** Material **
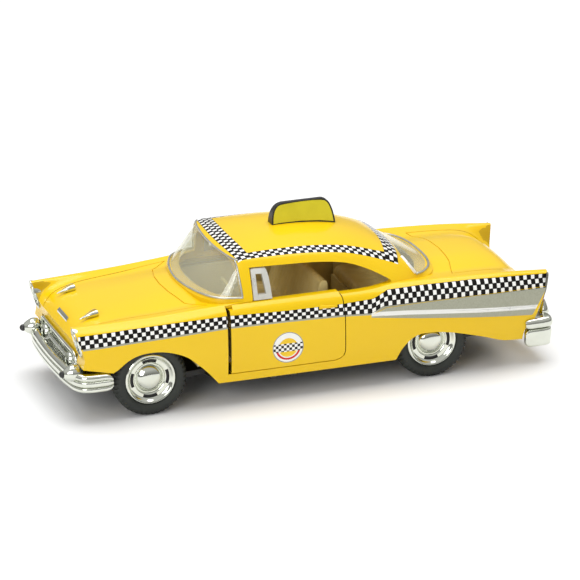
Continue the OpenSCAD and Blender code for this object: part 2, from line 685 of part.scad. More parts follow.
// leans a side of the sign inward toward its top
sign_lean = 0.2;
module leaning(s) {
    multmatrix([[1, 0, 0, 0], [0, 1, -s * sign_lean, s * sign_lean * 37.9],
        [0, 0, 1, 0]]) children();
}
module sign_housing() {
    color([0.07, 0.07, 0.06]) resize([0, 0, 0]) {
        difference() {
            intersection() {
                leaning(-1) side_prism(-sign_t / 2, 6) sign_side(0);
                leaning(1) side_prism(-6, sign_t / 2) sign_side(0);
            }
            for (s = [-1, 1]) leaning(s)
                side_prism(s * (sign_t / 2 - 0.15) - 0.25,
                    s * (sign_t / 2 - 0.15) + 0.25)
                    intersection() {
                        sign_side(0.35);
                        face_limit(-0.12);
                    }
            cabin(-0.04, 24);
        }
    }
}
module sign_faces() {
    color([0.8, 0.85, 0.1]) resize([0, 0, 0]) for (s = [-1, 1])
        difference() {
            leaning(s) side_prism(s * (sign_t / 2 - 0.2) - 0.18,
                s * (sign_t / 2 - 0.2) + 0.18)
                intersection() {
                    sign_side(0.42);
                    face_limit(0);
                }
            cabin(-0.15, 24);
        }
}

// ---------- motor ----------
big_teeth = 20;
small_teeth = 8;
pitch = gear_module * (big_teeth + small_teeth) / 2;
idler_x = rear_axle_x + pitch * 0.972;
idler_z = axle_z + pitch * 0.235;
fly_x = idler_x + pitch * 0.972;
fly_z = idler_z + pitch * 0.235;
motor_front = rear_axle_x - 5.6;
motor_len = fly_x + flywheel_r + 1.2 - motor_front;

// outline of one gear, tooth middle pointing to +x
module gear_outline(teeth, trim = 0) {
    r = gear_module * teeth / 2;
    root = r - gear_module * 1.2;
    tip = r + gear_module * 0.9;
    step = 360 / teeth;
    polygon([for (i = [0:teeth - 1]) let (a = i * step)
        each [[root * cos(a - step * 0.36), root * sin(a - step * 0.36)],
            [r * cos(a - step * 0.225), r * sin(a - step * 0.225)],
            [tip * cos(a - step * 0.1), tip * sin(a - step * 0.1)],
            [tip * cos(a + step * 0.1), tip * sin(a + step * 0.1)],
            [r * cos(a + step * 0.225), r * sin(a + step * 0.225)],
            [root * cos(a + step * 0.36), root * sin(a + step * 0.36)]]]);
}
// a gear on an axis along y; phase turns it about that axis
module gear(teeth, w, y, phase) {
    translate([0, y + w, 0]) rotate([90, 0, 0]) rotate([0, 0, phase])
        linear_extrude(w) gear_outline(teeth);
}
mesh_angle = atan2(0.235, 0.972);
// tooth of the driver faces the line of centres, gap of the driven gear too
phase_axle = mesh_angle;
phase_idler_small = mesh_angle + 180 + 180 / small_teeth;
phase_idler_big = mesh_angle;
phase_fly = mesh_angle + 180 + 180 / small_teeth;

module case_side(g) {
    translate([rear_axle_x, axle_z]) circle(r = 5.6 - g);
    translate([fly_x, fly_z]) circle(r = flywheel_r + 1.2 - g);
    polygon([[rear_axle_x, axle_z - 5.6 + g],
        [fly_x, fly_z - flywheel_r - 1.2 + g],
        [fly_x, fly_z + flywheel_r + 1.2 - g],
        [rear_axle_x, axle_z + 5.6 - g]]);
}
rivet_at = [[rear_axle_x - 6.6, axle_z + 0.6], [idler_x - 0.6, idler_z + 7.6],
    [idler_x, idler_z - 5.9]];
foot_x = [33.5, 43];
foot_y = [-10.6, 10.4];
module ears() {
    for (p = rivet_at) translate(p) circle(r = 1.6);
    polygon([rivet_at[0] + [0, -1.6], rivet_at[0] + [0, 1.6],
        [rear_axle_x, axle_z + 1.6], [rear_axle_x, axle_z - 1.6]]);
    polygon([rivet_at[1] + [-1.6, 0], rivet_at[1] + [1.6, 0],
        [idler_x + 1.6, idler_z], [idler_x - 1.6, idler_z]]);
}
module motor_outline() {
    case_side(0);
    ears();
}
module rivet_bosses(y0, y1) {
    for (p = rivet_at) translate([p[0], y1, p[1]]) rotate([90, 0, 0])
        cylinder(r = 1.25, h = y1 - y0);
}
module foot(y0, y1, y_hole) {
    difference() {
        translate([foot_x[0], y0, 7.03])
            cube([foot_x[1] - foot_x[0], y1 - y0, 1.0]);
        translate([(foot_x[0] + foot_x[1]) / 2, y_hole, 6])
            cylinder(r = 0.65, h = 4);
    }
}
module bores(y0, y1) {
    translate([rear_axle_x, y1, axle_z]) rotate([90, 0, 0])
        cylinder(r = axle_r + axle_clearance, h = y1 - y0);
    translate([fly_x, y1, fly_z]) rotate([90, 0, 0])
        cylinder(r = 0.65, h = y1 - y0);
    for (p = rivet_at) translate([p[0], y1, p[1]]) rotate([90, 0, 0])
        cylinder(r = 0.62, h = y1 - y0);
}
module motor_case_left() {
    color([0.2, 0.2, 0.22]) {
        difference() {
            union() {
                difference() {
                    side_prism(-7.4, -0.75) motor_outline();
                    side_prism(-6.5, 0) case_side(0.9);
                }
                rivet_bosses(-7, -0.75);
            }
            bores(-9, 1);
            translate([idler_x, -5, idler_z]) rotate([90, 0, 0])
                cylinder(r = 0.61, h = 4);
        }
        foot(foot_y[0], -7.2, -9.0);
    }
}
module motor_case_right() {
    color([0.2, 0.2, 0.22]) {
        difference() {
            union() {
                difference() {
                    side_prism(0.15, 7.2) motor_outline();
                    side_prism(-1, 6.3) case_side(0.9);
                }
                rivet_bosses(0.15, 7);
            }
            bores(-2, 9);
        }
        foot(7.0, foot_y[1], 8.9);
    }
}
module motor_middle_plate() {
    color([0.6, 0.6, 0.62]) difference() {
        side_prism(-0.73, 0.13) motor_outline();
        bores(-2, 2);
        translate([idler_x, 2, idler_z]) rotate([90, 0, 0])
            cylinder(r = 0.61, h = 4);
    }
}
module motor_rivets() {
    color([0.7, 0.7, 0.72]) for (p = rivet_at)
        translate([p[0], 0, p[1]]) rotate([90, 0, 0]) {
            translate([0, 0, -7.6]) cylinder(r = 0.6, h = 15.4);
            for (z = [-7.8, 7.42]) translate([0, 0, z])
                cylinder(r = 1.15, h = 0.5);
        }
}
module motor_screws() {
    color([0.6, 0.6, 0.62]) for (y = [-9.0, 8.9])
        translate([(foot_x[0] + foot_x[1]) / 2, y, 5.7]) difference() {
            union() {
                cylinder(r = 0.6, h = 2.6);
                translate([0, 0, 2.35]) cylinder(r = 1.15, h = 0.7);
            }
            translate([-1.3, -0.18, 2.75]) cube([2.6, 0.36, 0.5]);
        }
}
// half length of the axles, which end inside the rims
axle_half = track_half - 1.75;
module rear_axle() {
    color([0.7, 0.7, 0.72]) translate([rear_axle_x, axle_half, axle_z])
        rotate([90, 0, 0]) cylinder(r = axle_r, h = 2 * axle_half);
}
module front_axle() {
    color([0.7, 0.7, 0.72]) translate([front_axle_x, axle_half, axle_z])
        rotate([90, 0, 0]) cylinder(r = axle_r, h = 2 * axle_half);
}
module axle_gear() {
    color([0.92, 0.9, 0.84]) translate([rear_axle_x, 0, axle_z])
        difference() {
            union() {
                gear(big_teeth, 1.8, -5.6, phase_axle);
                translate([0, -3.8 + eps, 0]) rotate([90, 0, 0])
                    cylinder(r = 1.9, h = 2.4);
            }
            translate([0, 2, 0]) rotate([90, 0, 0])
                cylinder(r = axle_r + 0.005, h = 12);
        }
}
module idler_gear() {
    color([0.92, 0.9, 0.84]) translate([idler_x, 0, idler_z])
        difference() {
            union() {
                gear(small_teeth, 3.3, -6.0, phase_idler_small);
                gear(big_teeth, 1.4, -2.8, phase_idler_big);
            }
            translate([0, 2, 0]) rotate([90, 0, 0])
                cylinder(r = 0.66, h = 12);
        }
}
module idler_pin() {
    color([0.7, 0.7, 0.72]) translate([idler_x, 0.12, idler_z])
        rotate([90, 0, 0]) cylinder(r = 0.6, h = 7.5);
}
module flywheel_shaft() {
    color([0.75, 0.62, 0.3]) translate([fly_x, 0, fly_z]) {
        translate([0, 7.1, 0]) rotate([90, 0, 0])
            cylinder(r = 0.6, h = 14.4);
        gear(small_teeth, 1.9, -3.0, phase_fly);
    }
}
module flywheel() {
    color([0.72, 0.6, 0.28]) translate([fly_x, 0.6 + flywheel_w, fly_z])
        rotate([90, 0, 0]) difference() {
            cylinder(r = flywheel_r, h = flywheel_w);
            translate([0, 0, -1]) cylinder(r = 0.605, h = 9);
            for (z = [-1, flywheel_w - 0.8])
                translate([0, 0, z]) difference() {
                    cylinder(r = flywheel_r - 1.2, h = 1.8);
                    cylinder(r = 2.0, h = 1.8);
                }
        }
}

// ---------- wheels ----------
// outer face of the wheel at height 0, going inward along +z
module rim_shape() {
    difference() {
        rotate_extrude() polygon([[0, 0.35], [1.4, 0.5], [2.6, 1.0],
            [3.3, 1.75], [3.7, 1.9], [4.1, 1.6], [4.6, 1.35], [5.1, 1.3],
            [5.5, 1.0], [5.9, 0.55], [6.2, 0.5], [rim_r, 0.7],
            [rim_r, tyre_w - 0.4], [rim_r - 0.7, tyre_w - 0.4],
            [rim_r - 0.7, 2.6], [1.9, 2.6], [1.9, tyre_w - 0.3],
            [0, tyre_w - 0.3]]);
        translate([0, 0, 1.7]) cylinder(r = axle_r + 0.005, h = 9);
        for (a = [0:90:270])
            rotate([0, 0, a + 27]) rotate_extrude(angle = 36)
                translate([4.2, 0.2]) square([0.75, 1.9]);
    }
}
module tyre_shape() {
    difference() {
        rotate_extrude() polygon([[rim_r + 0.01, 0.55], [rim_r + 0.5, 0.15],
            [7.7, 0], [8.6, 0.25], [tyre_r - 0.15, 0.75], [tyre_r, 1.3],
            [tyre_r, tyre_w - 1.3], [tyre_r - 0.15, tyre_w - 0.75],
            [8.6, tyre_w - 0.25], [7.7, tyre_w],
            [rim_r + 0.5, tyre_w - 0.15], [rim_r + 0.01, tyre_w - 0.55]]);
        for (z = [1.6, 2.2, 2.8])
            translate([0, 0, z]) rotate_extrude()
                translate([tyre_r - 0.3, 0]) square([1, 0.25]);
    }
}
module at_wheel(x, s) {
    translate([x, s * track_half, axle_z]) rotate([s > 0 ? 90 : -90, 0, 0])
        children();
}
module rim(x, s) {
    color([0.86, 0.87, 0.87]) at_wheel(x, s) rim_shape();
}
module tyre(x, s) {
    color([0.06, 0.06, 0.06]) at_wheel(x, s) tyre_shape();
}
module rim_front_left() { rim(front_axle_x, -1); }
module rim_front_right() { rim(front_axle_x, 1); }
module rim_rear_left() { rim(rear_axle_x, -1); }
module rim_rear_right() { rim(rear_axle_x, 1); }
module tyre_front_left() { tyre(front_axle_x, -1); }
module tyre_front_right() { tyre(front_axle_x, 1); }
module tyre_rear_left() { tyre(rear_axle_x, -1); }
module tyre_rear_right() { tyre(rear_axle_x, 1); }

body_shell();
door_left();
door_right();
quarter_frame_left();
quarter_frame_right();
glazing();
interior_tub();
steering_wheel();
chassis_plate();
grille();
front_bumper();
bullet_tips();
headlight_bezels();
headlight_lens_left();
headlight_lens_right();
rear_bumper();
bumper_guards();
tail_lamp_left();
tail_lamp_right();
bonnet_ornaments();
nose_bar();
sign_housing();
sign_faces();
chassis_screws();
motor_case_left();
motor_case_right();
motor_middle_plate();
motor_rivets();
motor_screws();
rear_axle();
axle_gear();
idler_gear();
idler_pin();
flywheel_shaft();
flywheel();
front_axle();
rim_front_left();
rim_front_right();
rim_rear_left();
rim_rear_right();
tyre_front_left();
tyre_front_right();
tyre_rear_left();
tyre_rear_right();
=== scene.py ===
import math

import bmesh
import bpy
import numpy as np
from mathutils import Matrix, Vector


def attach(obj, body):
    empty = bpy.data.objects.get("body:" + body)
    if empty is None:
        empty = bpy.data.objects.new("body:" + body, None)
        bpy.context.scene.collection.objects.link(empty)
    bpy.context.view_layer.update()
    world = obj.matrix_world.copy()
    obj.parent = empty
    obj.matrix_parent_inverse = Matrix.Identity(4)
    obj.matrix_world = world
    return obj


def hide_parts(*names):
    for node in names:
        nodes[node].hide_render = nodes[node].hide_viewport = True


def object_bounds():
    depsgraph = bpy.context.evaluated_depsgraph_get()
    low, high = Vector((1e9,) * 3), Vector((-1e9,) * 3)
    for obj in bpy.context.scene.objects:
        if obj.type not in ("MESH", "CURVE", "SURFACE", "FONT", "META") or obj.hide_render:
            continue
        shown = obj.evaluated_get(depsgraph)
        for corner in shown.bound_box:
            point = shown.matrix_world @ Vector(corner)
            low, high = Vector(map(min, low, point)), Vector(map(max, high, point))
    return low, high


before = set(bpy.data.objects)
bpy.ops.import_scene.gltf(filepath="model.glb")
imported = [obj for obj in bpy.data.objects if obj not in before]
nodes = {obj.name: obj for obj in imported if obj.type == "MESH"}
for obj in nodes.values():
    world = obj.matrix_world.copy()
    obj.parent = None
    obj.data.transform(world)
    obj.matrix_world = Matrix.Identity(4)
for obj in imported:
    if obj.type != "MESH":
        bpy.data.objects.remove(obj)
cad_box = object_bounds()

MM = 0.001  # the shapes are worked out in millimetres and scaled at the end


# ---------------------------------------------------------------- curves
def curve(table, x):
    """Smooth curve through (x, value) pairs."""
    t = np.asarray(table, float)
    xs, vs = t[:, 0], t[:, 1]
    x = np.clip(np.asarray(x, float), xs[0], xs[-1])
    s = np.empty(len(xs))
    s[1:-1] = (vs[2:] - vs[:-2]) / (xs[2:] - xs[:-2])
    s[0] = (vs[1] - vs[0]) / (xs[1] - xs[0])
    s[-1] = (vs[-1] - vs[-2]) / (xs[-1] - xs[-2])
    i = np.clip(np.searchsorted(xs, x, side="right") - 1, 0, len(xs) - 2)
    h = xs[i + 1] - xs[i]
    u = (x - xs[i]) / h
    return (
        (2 * u**3 - 3 * u**2 + 1) * vs[i]
        + (u**3 - 2 * u**2 + u) * h * s[i]
        + (3 * u**2 - 2 * u**3) * vs[i + 1]
        + (u**3 - u**2) * h * s[i + 1]
    )


def mix(a, b, u):
    return a + (b - a) * u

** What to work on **
Look through the material above and print exactly the lines from the one containing "bpy.context.scene.collection.objects.link(empty)" to the one containing "for node in", both included, and nothing more.

** Answer for this exercise **
        bpy.context.scene.collection.objects.link(empty)
    bpy.context.view_layer.update()
    world = obj.matrix_world.copy()
    obj.parent = empty
    obj.matrix_parent_inverse = Matrix.Identity(4)
    obj.matrix_world = world
    return obj


def hide_parts(*names):
    for node in names:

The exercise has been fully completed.